Ao longo desses 31 anos, muitas vezes eu cheguei a pensar que realmente eu estava louco, que essas dores são imaginárias e que eu não deveria ter nada. Você ouve tanto isso que, em determinado momento, começa a duvidar dos próprios sintomas.

Mas meus problemas imaginários não me deixam dormir e ter um sono reparador, porque acordo dezenas de vezes durante a noite, assim como, me tiram a paz durante o dia, com um cansaço físico e mental extremos. Quando estou acordado, quero dormir, pois estou esgotado. Quando estou dormindo, meu corpo não aceita que preciso descansar e a dor me acorda. Esse ciclo vicioso se repete todos os dias, mesmo com medicações de todos os tipos, que até amenizam esses sintomas por um tempo, mas nunca o tiram completamente.

Minha rotina é afetada pelas dores, que em muitos dias me incapacitam para qualquer coisa, mas e daí? O mundo não está nem aí para isso. A vida pessoal cobra, a vida profissional cobra, a vida social cobra e poucas, mas poucas pessoas mesmo são capazes de entender.

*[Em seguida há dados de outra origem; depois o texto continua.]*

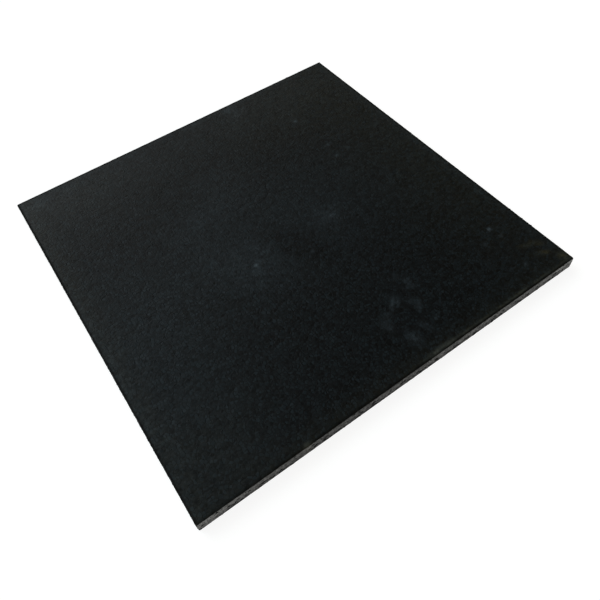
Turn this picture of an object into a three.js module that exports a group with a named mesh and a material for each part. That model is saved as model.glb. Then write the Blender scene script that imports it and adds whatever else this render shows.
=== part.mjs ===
// Rubber gym floor tile: one square slab of pressed and bonded rubber crumb.
//
// Millimetres, +Z up. The origin is the centre of the underside. +X runs along the front side from the
// near corner to the right-hand one, and +Y runs from the near corner to the left-hand one.

import * as THREE from "three";

// Driving dimensions
const TILE_LENGTH = 600; // side to side along X
const TILE_WIDTH = 600; // side to side along Y
const TILE_THICKNESS = 20; // underside to top
const CORNER_RADIUS = 1.5; // upright corners, seen from above
const ARRIS_ROUND = 0.8; // rounding where the sides meet the top and the underside

// Facets of the round stretches
const CORNER_SEGMENTS = 6;
const ARRIS_SEGMENTS = 3;

const QUARTER_TURN = Math.PI / 2;

const crumbRubber = new THREE.MeshStandardMaterial({
  name: "pressed rubber crumb",
  color: 0x1d2021,
  roughness: 0.9,
  metalness: 0,
});

// Rectangle with four equal corner arcs, centred on the origin and drawn anticlockwise.
function roundedRectangle(length, width, radius) {
  const reachX = length / 2 - radius;
  const reachY = width / 2 - radius;
  const arcCentres = [
    [reachX, -reachY],
    [reachX, reachY],
    [-reachX, reachY],
    [-reachX, -reachY],
  ];
  const outline = new THREE.Shape();
  arcCentres.forEach(([x, y], corner) => {
    const start = (corner - 1) * QUARTER_TURN;
    outline.absarc(x, y, radius, start, start + QUARTER_TURN, false);
  });
  return outline;
}

// The slab stands on Z = 0, and its outline is its full size between the two rounded arrises.
function tileGeometry() {
  const outline = roundedRectangle(TILE_LENGTH, TILE_WIDTH, CORNER_RADIUS);
  const slab = new THREE.ExtrudeGeometry(outline, {
    depth: TILE_THICKNESS - 2 * ARRIS_ROUND,
    curveSegments: CORNER_SEGMENTS,
    bevelEnabled: true,
    bevelThickness: ARRIS_ROUND,
    bevelSize: ARRIS_ROUND,
    bevelOffset: -ARRIS_ROUND,
    bevelSegments: ARRIS_SEGMENTS,
  });
  return slab.translate(0, 0, ARRIS_ROUND);
}

const rubberTile = new THREE.Mesh(tileGeometry(), crumbRubber);
rubberTile.name = "rubber_tile";

const gymFloorTile = new THREE.Group();
gymFloorTile.add(rubberTile);

export default gymFloorTile;
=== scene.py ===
"""Rubber gym floor tile: one slab of black rubber crumb, pressed and bonded in a mould.

The slab is a closed mesh with the relief of the crumb on its top and sides. Loose-looking crumbs stand a
little proud of it: flat, tight ones on the pressed top, and coarse, dusty ones on the cut sides. The top
carries the dust and the handling marks that the photograph shows; its broad films of dust are partly
painted sheen. The top's edges and the sides' foot are darkened with painted shade.

Metres, +Z up. The origin is the centre of the underside, +X runs along the front side.
"""

import logging
import math
from dataclasses import dataclass
from enum import Enum
from functools import partial

import bpy
import numpy as np
from mathutils import Matrix, Vector


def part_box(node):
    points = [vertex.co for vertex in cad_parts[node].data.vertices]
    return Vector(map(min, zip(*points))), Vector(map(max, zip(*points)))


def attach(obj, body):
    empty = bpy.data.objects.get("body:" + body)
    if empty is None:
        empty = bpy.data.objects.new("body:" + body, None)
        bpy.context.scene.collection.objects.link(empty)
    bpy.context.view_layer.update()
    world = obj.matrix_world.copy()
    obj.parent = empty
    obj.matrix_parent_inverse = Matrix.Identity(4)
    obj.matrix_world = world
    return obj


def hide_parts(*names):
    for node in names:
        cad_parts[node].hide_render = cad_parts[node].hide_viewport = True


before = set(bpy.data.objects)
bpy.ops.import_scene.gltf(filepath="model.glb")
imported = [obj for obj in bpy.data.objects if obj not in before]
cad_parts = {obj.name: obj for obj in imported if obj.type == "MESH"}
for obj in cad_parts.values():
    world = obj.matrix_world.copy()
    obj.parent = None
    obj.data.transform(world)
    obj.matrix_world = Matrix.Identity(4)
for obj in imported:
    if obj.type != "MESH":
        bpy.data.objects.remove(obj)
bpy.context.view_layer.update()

MM = 0.001
TILE_NODE = "rubber_tile"
TINT = "tint"
PIT_SIZE = 4.5 * MM  # across the open pits of the cut sides
PIT_LEVEL = 0.46  # of the pits' pattern: what lies below it is a pit
PIT_CLOSING = 0.2  # how much the pattern rises from the underside to the top
MIDDLE = 0.5  # of the range of a noise or of a random colour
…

Por algum tempo as pessoas te perguntam como você está, mas depois de um tempo, elas resolvem que você já se curou e pronto. Normalmente, diante dessa pergunta, eu simplifico e respondo que estou bem. É a resposta menos desgastante e a que todos querem ouvir, então, eu estou bem.

Já ouvi muito os famosos “se precisar conversar, falar, tô aqui, me chama”, mas isso é mero formalismo social, pois já tentei realmente conversar e por algumas vezes o outro até ouve, tenta ser empático, mas não demora muito tempo para começar a se afastar, a dar cortadas ou tiradas, então, a solução menos sofrida é responder que tudo está bem, até porque, ninguém tem nada a ver com meus problemas.

Tem também aqueles que, para dizer que te entendem, começam a falar que também sentem dores aqui ou acolá, que apareceu uma dor na perna, ou sei lá onde. Entendo, não desmereço qualquer dor, pois se ela te incomoda, ela é importante e eu não tenho como medir a dimensão da dor do outro, mas acredite, uma coisa é sentir uma dor temporária em algum lugar, mas que em alguns dias vai embora e você nem se dá conta de quando parou e outra bem diferente é conviver com essa dor por toda sua vida.

Nesse primeiro relato, não vou entrar nas causas e outros fatores, meu objetivo era somente pontuar o que é a rotina de alguém que sofre com qualquer tipo de dor crônica e essa rotina é a dor extrema, o cansaço, o esgotamento, a fadiga e, por consequência, a irritação, o mau humor, pois acredite, ninguém consegue ser feliz com dor.

Ao longo da vida vamos aprendendo a atuar, alguns de nós deveríamos receber o  Oscar, pois são atuações dignas de premiação, mas são as formas que vamos encontrando para continuar existindo.